The news keeps getting worse for Crypto and NFTs. 
If you want a handy transcript of the carnage, you can fall down the rabbit hole reading web3 is going just great, former HubSpot developer Molly White’s blow-by-blow account of the seedy underbelly of NFT/DeFi/crypto rug pulls, exploits, wipe-outs, and other shenanigans.
I mean, I knew there was a lot of shady stuff happening in the NFT universe, but scrolling through Molly’s site is like watching a long, slow, stupid, multi-car pile up. There’s even a ticker at the bottom showing how much “money” got burned as you read each quick hit. 
And I use quotes around “money” not because I think crypto is fake and NFTs are worthless – I use the quotes because I honestly don’t know if crypto is fake and NFTs are worthless. 
Still.
So before you argue with me about the future of NFTs, one way or the other (They’re the future! They’re a scam!), let me try to shoot a little foam on the (fake money fueled) fire. 
I don’t have impeccable NFT bona fides, but I know more than almost anyone who isn’t actively involved in an NFT project, and these days that ever-growing army of “noobs” includes most of the people holding NFTs. 
I don’t trade crypto or NFTs and haven’t held either since 2018. I did not become an overnight Bitcoin millionaire, but I have created both my own digital coin and my own collection of NFTs, and neither one was very difficult to whip up. I’m a technologist and an engineer, but I didn’t have to be. All I had to do was follow a few scripts and find a more-than-willing blockchain or marketplace to host the results of my 3rd-grade hackery. 

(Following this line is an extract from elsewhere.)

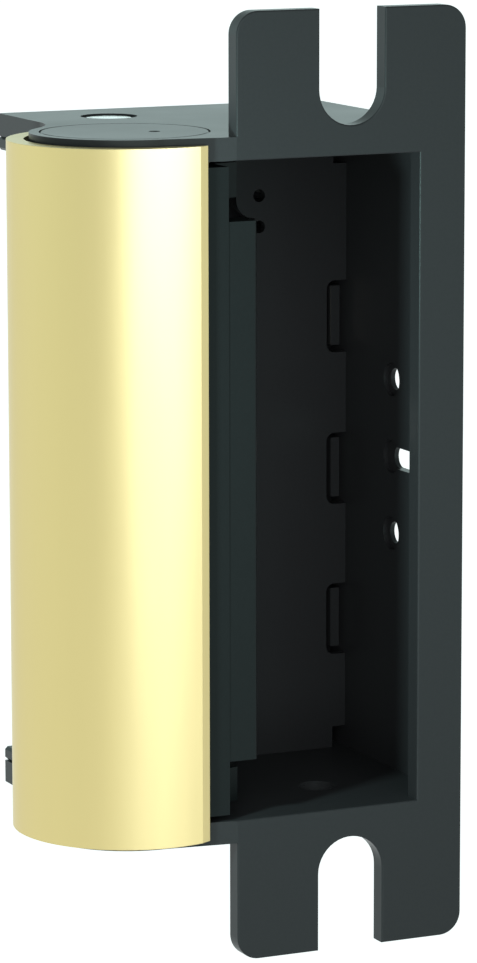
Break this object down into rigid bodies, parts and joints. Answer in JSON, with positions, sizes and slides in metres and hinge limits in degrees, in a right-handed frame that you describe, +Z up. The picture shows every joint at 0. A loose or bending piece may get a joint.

I will also clarify that I never transacted any of what I created myself. I did what I did for my own education. But my point is, when I can essentially birth my own JoeCoin or Bored Joe Yacht Club in the wee hours of the morning before I go to real work, I get skeptical of the machine.
So both my coin and my NFTs went on the pile with all the other stuff that I’m quick to experiment with and make judgment calls on. Like my Clubhouse account and my Oculus.  
It’s not that those things suck, it’s just that they suck right now. Maybe someday they’ll be worth the time and effort. But I’m chasing too many other objects and subjects that have a more tangible utility. 
And I think I just described how every technologist feels about NFTs, at least the ones who aren’t trying to rip off all those overnight Bitcoin millionaires. And maybe also Seth Green.
If you want to know why the jury is still out on the veracity of NFTs as a concept, you don’t have to look any further than the thing you’re staring at right now. 
The Internet. 
Almost everything that’s being said about NFTs today was being said about the Internet in the 1990s. Same with crypto. The Internet was going to overthrow governments, it was the ultimate Libertarian playground offering maximum freedom, it gave everyone a fair shake. 
Until it didn’t. 
There were companies, individuals, and celebrities all springing up around this fancy new series of pipes, convinced that they had the tap to the gold mine. They promised everything from free computers to Internet cash to a clunky, boring, first conceptualization of the metaverse. 
Then the “dot-bomb” exploded. For those that didn’t live it, it was the Internet version of Crypto Winter, and the vast majority of those companies, individuals, and celebrities crawled away broken and shamed (a little). There was a website that documented the demise – F*ckedcompany.com. 
Here’s the link again: web3 is going just great – Same thing, different tech.
There’s a reason why NFTs are a young person’s game. It’s because they, like me back in the 1990s, see both the utility and the futility of the science. They see the promise AND the Ponzi scheme. And some of them know their history. And they know the Internet is still here making millionaires overnight with startup and venture capital money.
For the record, a ton of those startups and a bunch of those VCs didn’t survive the dot-bomb either.
Then it all happened again in the late 2000s around mobile. It’s 15 years later, and there is still a duopoly collecting up to 30% of all the mobile money. 
The view that crypto and NFTs are just scam sandwiches is a shortsighted one. But the “gold rush” in crypto happened in 2012 and ended when Bitcoin hit $20K. The beginning of the end of the gold rush in NFTs is probably ending with Bored Apes. You’ll know it’s over when Molly White gets bored.
In 2022, VC investors are finally demanding revenue and profit from their Internet startup investments, some 25 years after they started pouring money into them in exchange for “eyeballs.” There will be utility in NFTs down the road, the metaverse will happen, and you can be as sure of that as you can be sure of the fact that you don’t have to carry physical money or even a credit card with you anymore. 
The Internet won, and it won on utility. The NFT jury hasn’t seen all the evidence yet, because it’s really difficult to sift through all the scams and thefts and schemes to get to the truth.